The first half of Doctor Who spin-off Class is now available to view on BBC iPlayer. As an avid ‘Whovian’ I had to at least give it a go, and I have to say that it’s actually of high quality for its target audience. Unfortunately, I don’t feel as though I belong to that audience anymore.
According to series creator Patrick Ness, Class is for ‘young adults’. It wasn’t clear what that meant until airing, but it now seems that ‘young adult’ is roughly 11-16. It involves teenagers learning about relationships, dealing with family problems, and generally exhibiting angst. All while coping with alien threats, of course.
So it’s not designed for me. In fact, were it not for the Doctor Who connection, I wouldn’t have even noticed it. This is where I’ve found myself in a difficult spot. Unlike previous Doctor Who spin-offs, the link to Who is only actually there in the first episode. Yet it’s the first episode which is the weakest so far.
The appearance of Peter Capaldi’s Doctor in the first episode is good, and his directive sets the premise for the show. Because he’s too busy, the children have to defend the school from a variety of aliens and monsters. He’s also responsible for two of the protagonists, aliens Charlie and Quill, being at the school. He appears for about ten minutes for exposition and a deus ex machina solution before disappearing. So the Doctor is important for the premise of the show, you just don’t need to know that in following episodes. You’d be able to enjoy them at the same level without knowing. Besides that, Doctor Who is only present through subtle winks and nods. Besides that, it’s just a sci-fi drama for teenagers.
For said age group, I feel like Class is clever and I would definitely have enjoyed it when I was younger. I was a massive Buffy fan when I was 14, and I think I would have liked Class just before then. What’s more is Class references Buffy in the first episode. Within the episode the characters note their situation is akin to those in Buffy, Once Upon a Time etc.
Class is a success because of the care that’s gone into it by creator Patrick Ness. He knows its premise is an up-to-date version of other programmes, but he takes ‘up-to-date’ seriously. He has a cast of characters which include different ethnicities and sexualities on purpose. Ness does this because: “When you don’t see yourself on screen, you are harmed. You are implicitly disinvited from the party and I just thought, when I started writing books that that was never going to happen again – not on my watch.”
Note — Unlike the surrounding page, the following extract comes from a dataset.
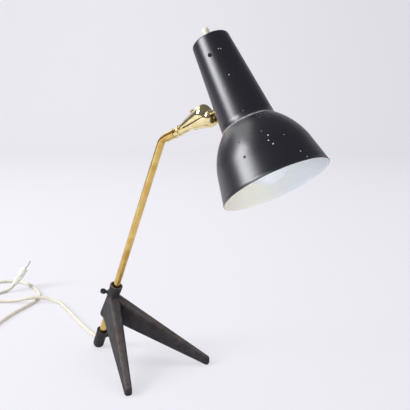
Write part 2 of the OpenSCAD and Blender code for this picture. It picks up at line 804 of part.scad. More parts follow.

A tried-and-tested format of blending monster-of-the-week and Big Bad episodes is used. This feels natural if choppy in a short, eight episode series. The arch antagonists, the Shadow Kin, are good but there resemblance to the White Walkers in Game of Thrones is hard to ignore. The concept of their leader sharing a heart with one of the protagonists, April, gives them a layered presence though. It’s a compelling element, but is cringe-worthy when the villain experiences April’s emotions.
I think April is my favourite character – she’s kind but headstrong, without being boring. Yet there’s no weak central character. Even the secondary characters are fleshed out more than I expected at this early stage. They all share strong chemistry with one another. This is complemented by the presence of Quill acting as the group’s reluctant mentor. To keep the Buffy analogy, she acts as a synthesised version of Spike and Giles.
I’m quite invested in the series at this point and will definitely watch the rest of series one, mainly because I want to see how some of the storylines conclude. That said, I doubt I’ll bother with the inevitable second series. Not because I think it’ll be of low quality. Just it’s not for me.